MTBracenews: You recently changed sponsors to Specialized. Tell us about your new ride?

JR: Yes, I am riding the Specialized Era. It is the women’s version of the Epic. I absolutely love the Brain with the inertia valve in it for the rear suspension. It is so comfortable to ride and has definitely improved my technical and downhill riding ability. I am able to go faster without losing control.

MTBracenews: Full suspension or hardtail? Why?

JR: Full Suspension! With the Era I really have the best of both worlds. The brain keeps the back end locked out until the rear wheel hits a large enough trail event ( Being a log, rock, hole etc.) in which it that opens up and allows the rear suspension to be fully active. As soon as the trail smoothes out again the rear end is locked out.
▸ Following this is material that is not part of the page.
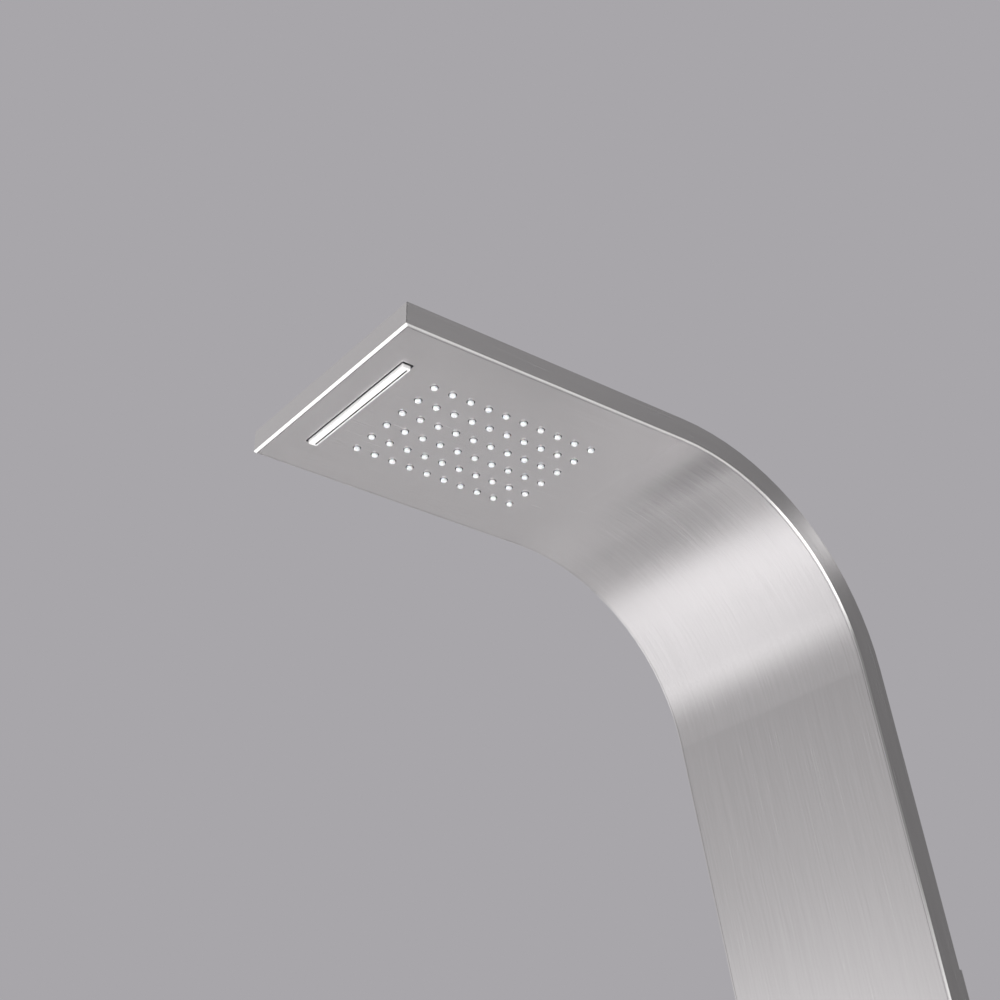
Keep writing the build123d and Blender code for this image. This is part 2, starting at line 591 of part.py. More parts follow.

This allows me to not have to decide whether to lock out the rear end or not. It is all done automatically and instantly. So this bike climbs and sprints like a hardtail and descends and rides technical terrain like a trail bike. Until I rode the Era I was a hardtail fan all the way, however, this bike has converted me.

MTBracenews: What is your favorite mountain bike race of all time?

JR: My favorite race that I look forward to every year is the Laddies Loppet stage race at Maplelag XC ski resort in Callaway, MN. This race is part of the MN state series and usually held every Labor day weekend. It was also host to a UCI race in 2007. Jay Richards and his family put on such a well organized event with 3 stages (TT, short track, and XC) and great prize money. Most racers stay at small cabins at the resort. We eat family style meals and swim in the lake after the race. It’s so much fun, and a great way to get to know other racers.

MTBracenews: Name a race you haven’t done but want to?

JR: I would love to be able to do a European world cup race some day. Just seeing the pictures and videos and hearing the stories of the crazy fans seems like so much fun. To race against so many strong women would be awesome!